## What the task asks
Return only the lines running from the line with "cad_parts[node].hide_render = cad_parts[node].hide_viewport" down to the line with "shown = obj.evaluated_get(depsgraph)", both included, exactly as they appear.

## Listing
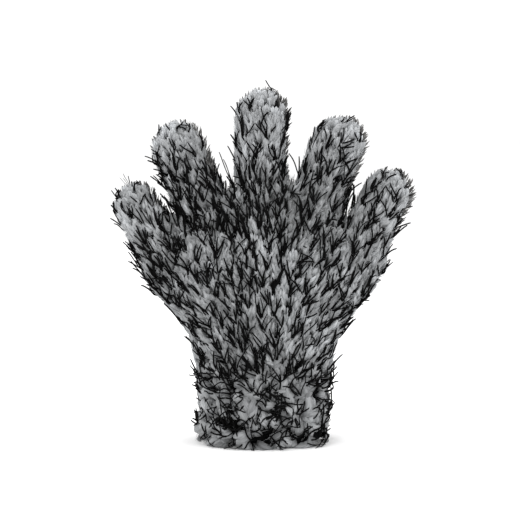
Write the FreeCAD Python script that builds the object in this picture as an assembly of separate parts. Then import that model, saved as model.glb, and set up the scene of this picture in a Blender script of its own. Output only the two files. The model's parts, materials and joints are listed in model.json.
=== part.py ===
import FreeCAD, Part
import math
import os

# A five-finger microfibre wash glove standing on its cuff, in millimetres.
# +Z runs from the cuff to the fingertips, the palm faces -Y, and +X is the palm's right.
# The origin is the middle of the cuff's lower edge, on the surface that the glove stands on.

Vector = FreeCAD.Vector

# Layers of the cloth, from the outside in.
PILE = 10.0                # depth of the pile, from its surface to the backing cloth
LINING = 1.5               # the soft inner cloth that touches the hand
GAP = 0.5                  # clearance between bodies that turn against each other

# The glove's body at each level: height, half width and half depth.
BODY_LEVELS = [
    (-1.0, 52.0, 36.8),
    (20.0, 51.8, 36.5),
    (45.0, 52.5, 35.0),
    (62.0, 54.5, 33.0),
    (80.0, 60.0, 31.0),
    (100.0, 71.5, 28.5),
    (120.0, 83.5, 26.5),
    (145.0, 88.0, 25.5),
    (175.0, 80.0, 25.0),
    (210.0, 45.0, 24.5),
]
BODY_TOP = 209.0

# Wrist: the glove bends here about a line along X.
WRIST_HEIGHT = 60.0
WRIST_RADIUS = 33.0
WRIST_RANGE = (-30.0, 45.0)

# Fingers: knuckle (x, z), lean from upright in degrees, length from the knuckle to the
# middle of the round tip, and the radius at the knuckle and at the tip.
FINGERS = {
    "thumb": ((-74.8, 141.0), -28.0, 41.9, 22.0, 19.0),
    "index": ((-48.0, 182.6), -21.0, 39.9, 22.5, 22.5),
    "middle": ((-2.0, 200.0), 1.3, 44.0, 22.0, 22.0),
    "ring": ((41.8, 186.0), 20.0, 40.0, 22.5, 22.5),
    "little": ((72.3, 148.0), 28.0, 44.1, 22.0, 20.5),
}
KNUCKLE_RANGE = (-20.0, 75.0)
WEB_DROP = 9.0             # the cloth between two fingers ends this far under the knuckles
KNUCKLE_ROOM = 6.0         # a knuckle's clearance reaches this far past the finger on each side
MOUTH_WALL = 4.0           # wall left at the open lower rim of a finger

# Seam allowance between the palm-side and back-side panels.
SEAM_WIDTH = 1.2
SEAM_DEPTH = 3.0

# Cuff hem: a folded tape with an elastic band in its channel.
HEM_BOTTOM = 1.0
HEM_TOP = 20.0
HEM_SIZE = (51.7, 35.9)     # half width and half depth of the cuff round the hem
HEM_PLAY = 0.2             # between the hem and the pile's backing
HEM_DEPTH = 2.6
TAPE = 0.8                 # thickness of the tape
CHANNEL_BOTTOM = 4.0
ELASTIC_BOTTOM = 5.0
ELASTIC_TOP = 15.0
ELASTIC_PLAY = 0.05        # between the elastic and each wall of its channel

# Stitching that closes the hem, on its inner face.
STITCH_ROWS = (3.0, 17.0)
THREAD = 0.5
STITCH_COUNT = 60          # in one row
STITCH_SPACE = 1.0
STITCH_CORE = 20.0         # the blades that part a row start this far from the glove's axis

# Blank care label, sewn into the hem at the back.
LABEL_WIDTH = 18.0
LABEL_THICKNESS = 0.6
LABEL_FRONT = 21.9         # y of its front face
LABEL_BOTTOM = 8.0
LABEL_TOP = 26.0

FAR = 400.0                # larger than the glove


def block(x_range, y_range, z_range):
    """A box between two limits on each axis."""
    size = [high - low for low, high in (x_range, y_range, z_range)]
    return Part.makeBox(*size, Vector(x_range[0], y_range[0], z_range[0]))


def slab(low, high):
    """Everything between two heights."""
    return block((-FAR, FAR), (-FAR, FAR), (low, high))


FRONT_HALF = block((-FAR, FAR), (-FAR, 0), (-FAR, FAR))
BACK_HALF = block((-FAR, FAR), (0, FAR), (-FAR, FAR))
SEAM_PLANE = block((-FAR, FAR), (-SEAM_WIDTH / 2, SEAM_WIDTH / 2), (-FAR, FAR))


def body_level(height, half_width, half_depth, inset):
    """Outline of the body at one level: flat front and back, and round sides."""
    flat = half_width - half_depth
    depth = half_depth - inset
    front_left = Vector(-flat, -depth, height)
    front_right = Vector(flat, -depth, height)
    back_right = Vector(flat, depth, height)
    back_left = Vector(-flat, depth, height)
    right_side = Part.Arc(front_right, Vector(flat + depth, 0, height), back_right)
    left_side = Part.Arc(back_left, Vector(-flat - depth, 0, height), front_left)
    return Part.Wire([
        Part.LineSegment(front_left, front_right).toShape(),
        right_side.toShape(),
        Part.LineSegment(back_right, back_left).toShape(),
        left_side.toShape(),
    ])


def body_core(inset):
    """The body's outer shape, cuff and palm, taken in by inset."""
    levels = [body_level(*level, inset) for level in BODY_LEVELS]
    return Part.makeLoft(levels, True, False)


def body_layer(outer_inset, inner_inset):
    """A layer of the body between two insets."""
    return body_core(outer_inset).cut(body_core(inner_inset)).common(slab(0, BODY_TOP))


def bend_sweep(radius, bend_range, reach):
    """Profile, in the YZ plane, that a round member turning about the origin passes through."""
    low, high = [math.radians(angle) for angle in bend_range]
    front_tangent = Vector(0, -radius * math.cos(high), -radius * math.sin(high))
    back_tangent = Vector(0, radius * math.cos(low), radius * math.sin(low))
    front_far = front_tangent + Vector(0, -math.sin(high), math.cos(high)) * reach
    back_far = back_tangent + Vector(0, -math.sin(low), math.cos(low)) * reach
    corners = [front_tangent, back_tangent, back_far, Vector(0, -reach, reach * 2), front_far]
    return Part.Face(Part.makePolygon(corners + corners[:1]))


def sweep_solid(radius, bend_range, half_length, reach):
    """The solid of bend_sweep along X."""
    profile = bend_sweep(radius, bend_range, reach)
    profile.translate(Vector(-half_length, 0, 0))
    return profile.extrude(Vector(2 * half_length, 0, 0))


def x_cylinder(radius, half_length):
    """A cylinder along X, centred on the origin."""
    return Part.makeCylinder(radius, 2 * half_length, Vector(-half_length, 0, 0), Vector(1, 0, 0))


def at_wrist(shape):
    """Moves a shape made about the origin to the wrist."""
    shape.translate(Vector(0, 0, WRIST_HEIGHT))
    return shape


def at_knuckle(shape, finger):
    """Moves a shape made about the origin, pointing up, to a finger's knuckle."""
    (knuckle_x, knuckle_z), lean = FINGERS[finger][:2]
    shape.rotate(Vector(0, 0, 0), Vector(0, 1, 0), lean)
    shape.translate(Vector(knuckle_x, 0, knuckle_z))
    return shape


def wrist_sweep():
    """What the palm passes through as it bends at the wrist."""
    radius = WRIST_RADIUS + GAP
    half_length = FAR / 2
    sweep = sweep_solid(radius, WRIST_RANGE, half_length, FAR)
    return at_wrist(x_cylinder(radius, half_length).fuse(sweep))


def finger_sweep(finger):
    """What a finger passes through as it bends at its knuckle."""
    radius = FINGERS[finger][3] + GAP
    sweep = sweep_solid(radius, KNUCKLE_RANGE, radius + KNUCKLE_ROOM, FAR)
    return at_knuckle(Part.makeSphere(radius).fuse(sweep), finger)


def under_knuckle(finger, across):
    """A point under a finger's knuckle, moved across the finger towards +X."""
    return at_knuckle(Part.Vertex(across, -FAR, -WEB_DROP), finger).Point


def web_cut():
    """Everything past the line that joins the knuckles, a little under them."""
    line = [under_knuckle(finger, 0) for finger in FINGERS]
    ends = [under_knuckle("thumb", -FAR / 2), under_knuckle("little", FAR / 2)]
    corners = ends[:1] + line + ends[1:] + [Vector(FAR, -FAR, FAR), Vector(-FAR, -FAR, FAR)]
    return Part.Face(Part.makePolygon(corners + corners[:1])).extrude(Vector(0, 2 * FAR, 0))


def palm_zone():
    """The space that the palm owns, between the wrist and the knuckles."""
    zone = slab(WRIST_HEIGHT, FAR).fuse(at_wrist(x_cylinder(WRIST_RADIUS, FAR / 2)))
    return zone.cut([web_cut()] + [finger_sweep(finger) for finger in FINGERS])


def taper(base, tip, length):
    """A round bar from the origin upwards, as a cone or, where it doesn't narrow, a cylinder."""
    if base == tip:
        return Part.makeCylinder(base, length)
    return Part.makeCone(base, tip, length)


def finger_outside(finger):
    """A finger's outer shape: a ball at the knuckle, a taper and a round tip."""
    _, _, length, base, tip = FINGERS[finger]
    end = Part.makeSphere(tip, Vector(0, 0, length))
    return at_knuckle(Part.makeSphere(base).fuse([taper(base, tip, length), end]), finger)


def finger_core(finger, inset):
    """A finger's inside, taken in by inset, with a mouth that widens into the palm."""
    _, _, length, base, tip = FINGERS[finger]
    depth = base + 1.0
    mouth = Part.makeCone(base - MOUTH_WALL - inset + PILE, base - inset, depth, Vector(0, 0, -depth))
    bore = taper(base - inset, tip - inset, length)
    end = Part.makeSphere(tip - inset, Vector(0, 0, length))
    return at_knuckle(mouth.fuse([bore, end]), finger)


def panels(pile, seam):
    """Splits the pile into its palm-side and back-side panels, clear of the seam."""
    cloth = pile.cut(seam)
    return cloth.common(FRONT_HALF), cloth.common(BACK_HALF)


def solids_of(shape):
    """The shape's solids, alone or as a compound."""
    solids = shape.Solids
    return solids[0] if len(solids) == 1 else Part.Compound(solids)


def make_body():
    """Pile, lining and side seams of the cuff and the palm."""
    cuff_cut = wrist_sweep()
    palm = palm_zone()
    pile = body_layer(0.0, PILE)
    lining = body_layer(PILE, PILE + LINING)
    seam = body_layer(PILE - SEAM_DEPTH, PILE).common(SEAM_PLANE)
    nodes = {}
    front, back = panels(pile.cut(cuff_cut), seam)
    nodes["cuff_front_pile"] = front
    nodes["cuff_back_pile"] = back
    nodes["cuff_lining"] = lining.cut([cuff_cut, slab(0, HEM_TOP)])
    nodes["cuff_side_seams"] = seam.cut(cuff_cut)
    front, back = panels(pile.common(palm), seam)
    nodes["palm_front_pile"] = front
    nodes["palm_back_pile"] = back
    nodes["palm_lining"] = lining.common(palm)
    nodes["palm_side_seams"] = seam.common(palm)
    return nodes


def make_finger(finger):
    """Pile, lining and seam of one finger."""
    outside = finger_outside(finger)
    pile = outside.cut(finger_core(finger, PILE))
    cloth = finger_core(finger, PILE).cut(finger_core(finger, PILE + LINING))
    seam_shell = finger_core(finger, PILE - SEAM_DEPTH).cut(finger_core(finger, PILE))
    seam = seam_shell.common([outside]).common(SEAM_PLANE)
    front, back = panels(pile, seam)
    return {
        finger + "_front_pile": front,
        finger + "_back_pile": back,
        finger + "_lining": cloth.common(outside),
        finger + "_seam": seam,
    }


def hem_ring(outer_inset, depth, bottom, top):
    """A straight-sided ring inside the cuff's pile."""
    rims = []
    for inset in (outer_inset, outer_inset + depth):
        half_width, half_depth = HEM_SIZE
        outline = body_level(bottom, half_width, half_depth, PILE + HEM_PLAY + inset)
        rims.append(Part.Face(outline).extrude(Vector(0, 0, top - bottom)))
    return rims[0].cut(rims[1])


def stitch_row(height):
    """One row of stitches on the hem's inner face."""
    blades = []
    for number in range(STITCH_COUNT):
        blade = block((STITCH_CORE, FAR), (-STITCH_SPACE / 2, STITCH_SPACE / 2), (0, HEM_TOP))
        blade.rotate(Vector(0, 0, 0), Vector(0, 0, 1), 360.0 * (number + 0.5) / STITCH_COUNT)
        blades.append(blade)
    return hem_ring(HEM_DEPTH, THREAD, height, height + THREAD).cut(blades).Solids


def make_hem():
    """The cuff's folded hem tape, its elastic band, the stitching and the care label."""
    channel_depth = HEM_DEPTH - 2 * TAPE
    tape = hem_ring(0.0, HEM_DEPTH, HEM_BOTTOM, HEM_TOP)
    channel = hem_ring(TAPE, channel_depth, CHANNEL_BOTTOM, HEM_TOP)
    band_inset = TAPE + ELASTIC_PLAY
    band_depth = channel_depth - 2 * ELASTIC_PLAY
    label_y = (LABEL_FRONT, LABEL_FRONT + LABEL_THICKNESS)
    return {
        "cuff_hem": tape.cut(channel),
        "cuff_elastic": hem_ring(band_inset, band_depth, ELASTIC_BOTTOM, ELASTIC_TOP),
        "hem_stitching": Part.Compound([solid for row in STITCH_ROWS for solid in stitch_row(row)]),
        "care_label": block((-LABEL_WIDTH / 2, LABEL_WIDTH / 2), label_y, (LABEL_BOTTOM, LABEL_TOP)),
    }


def main():
    """Writes one STEP file per piece."""
    nodes = make_body()
    nodes.update(make_hem())
    for finger in FINGERS:
        nodes.update(make_finger(finger))
    os.makedirs("parts", exist_ok=True)
    for name, shape in nodes.items():
        shape = solids_of(shape)
        shape.exportStep("parts/" + name + ".step")
        print(name, len(shape.Solids), shape.isValid(), round(shape.Volume / 1000.0, 2), "cm3")


main()
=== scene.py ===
"""The looks of a five-finger microfibre wash glove: a backing cloth coloured near-black as painted shade
between the tufts, with long two-tone pile sewn on the palm side and shorter grey-brown pile on the back, a
lining, a hemmed elastic cuff and its stitching."""
import json
import math

import bpy
import numpy as np
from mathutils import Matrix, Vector, kdtree


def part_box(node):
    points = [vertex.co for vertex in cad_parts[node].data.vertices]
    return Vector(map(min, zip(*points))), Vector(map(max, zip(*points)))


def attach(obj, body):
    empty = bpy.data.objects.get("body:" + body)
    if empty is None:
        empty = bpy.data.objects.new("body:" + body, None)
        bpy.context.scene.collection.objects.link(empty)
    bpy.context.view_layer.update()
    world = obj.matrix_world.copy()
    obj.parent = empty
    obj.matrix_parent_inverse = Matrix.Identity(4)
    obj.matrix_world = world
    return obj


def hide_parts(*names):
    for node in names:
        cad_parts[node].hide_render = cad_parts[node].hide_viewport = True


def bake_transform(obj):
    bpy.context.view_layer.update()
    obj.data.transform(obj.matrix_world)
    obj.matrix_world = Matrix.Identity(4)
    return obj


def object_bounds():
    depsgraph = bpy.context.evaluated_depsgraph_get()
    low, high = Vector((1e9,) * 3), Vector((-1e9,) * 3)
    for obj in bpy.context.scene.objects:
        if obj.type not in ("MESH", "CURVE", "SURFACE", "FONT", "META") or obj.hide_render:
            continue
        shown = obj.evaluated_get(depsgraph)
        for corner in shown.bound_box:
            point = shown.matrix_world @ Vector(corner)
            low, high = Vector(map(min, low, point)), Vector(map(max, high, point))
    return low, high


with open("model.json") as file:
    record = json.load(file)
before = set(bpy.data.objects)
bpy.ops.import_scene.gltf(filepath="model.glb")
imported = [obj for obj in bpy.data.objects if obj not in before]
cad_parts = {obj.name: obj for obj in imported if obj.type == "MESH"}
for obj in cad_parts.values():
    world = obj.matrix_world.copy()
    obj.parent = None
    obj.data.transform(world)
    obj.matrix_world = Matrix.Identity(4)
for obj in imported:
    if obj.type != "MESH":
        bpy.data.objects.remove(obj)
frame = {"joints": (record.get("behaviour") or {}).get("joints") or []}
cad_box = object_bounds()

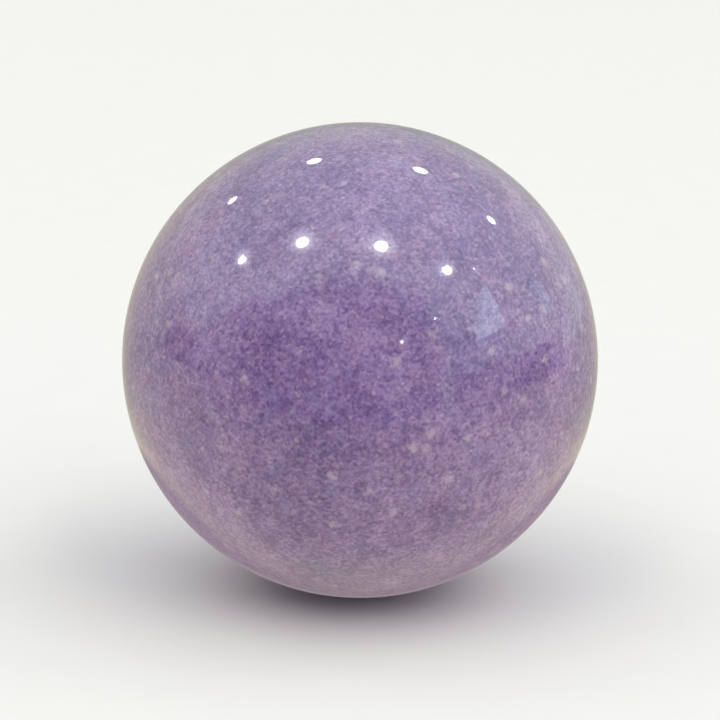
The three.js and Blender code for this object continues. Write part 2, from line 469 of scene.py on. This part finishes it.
def cover_material():
    """Rubber crumb in purples, with cream flecks, under a thick clear gloss coat."""
    graph = Graph("speckled_cover")
    uneven = graph.warped(graph.place, UNEVEN_SIZE, UNEVEN_REACH)
    fine = graph.channels(graph.soft_cells(uneven, GRAIN_SIZE))
    coarse = graph.channels(graph.soft_cells(uneven, COARSE_GRAIN_SIZE))
    dust = graph.noise(graph.place, GRAIN_SIZE, 2.0, 0.5)
    drift = graph.noise(graph.place, DRIFT_SIZE, 3.0, 0.6)
    cloud = graph.noise(graph.place, CLOUD_SIZE, 2.0, 0.5)
    tone = weighted(graph, (fine[0], 0.12), (coarse[0], 0.075), (dust, 0.34), (drift, 0.18), (cloud, 0.23))
    base = graph.palette(graph.ramp(tone, *TONE_RANGE, smooth=False), GRAIN_COLORS)
    hue = weighted(graph, (graph.noise(graph.place, TINT_SIZE, 3.0, 0.7), 0.75), (fine[1], 0.25))
    base = graph.mix(graph.ramp(hue, 0.52, 0.72, 0.0, 0.4), base, TINT_WARM)
    base = graph.mix(graph.ramp(hue, 0.48, 0.28, 0.0, 0.38), base, TINT_COOL)
    pale = spot_mask(graph, PALE_GRAIN_SPACING, smallest=0.08, largest=0.32, empty=0.5, soft=0.25)
    flecks = spot_mask(graph, FLECK_SPACING, smallest=0.08, largest=0.42, empty=0.05, soft=0.4)
    base = graph.mix(graph.math("MULTIPLY", pale, PALE_GRAIN_STRENGTH), base, FLECK_CREAM)
    base = graph.mix(graph.math("MULTIPLY", flecks, FLECK_STRENGTH), base, FLECK_CREAM)
    graph.shade(Base_Color=base, Roughness=CRUMB_ROUGHNESS)
    graph.shade(Coat_Weight=1.0, Coat_Roughness=COAT_ROUGHNESS, Coat_IOR=COAT_IOR)
    return graph.material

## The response
        cad_parts[node].hide_render = cad_parts[node].hide_viewport = True


def bake_transform(obj):
    bpy.context.view_layer.update()
    obj.data.transform(obj.matrix_world)
    obj.matrix_world = Matrix.Identity(4)
    return obj


def object_bounds():
    depsgraph = bpy.context.evaluated_depsgraph_get()
    low, high = Vector((1e9,) * 3), Vector((-1e9,) * 3)
    for obj in bpy.context.scene.objects:
        if obj.type not in ("MESH", "CURVE", "SURFACE", "FONT", "META") or obj.hide_render:
            continue
        shown = obj.evaluated_get(depsgraph)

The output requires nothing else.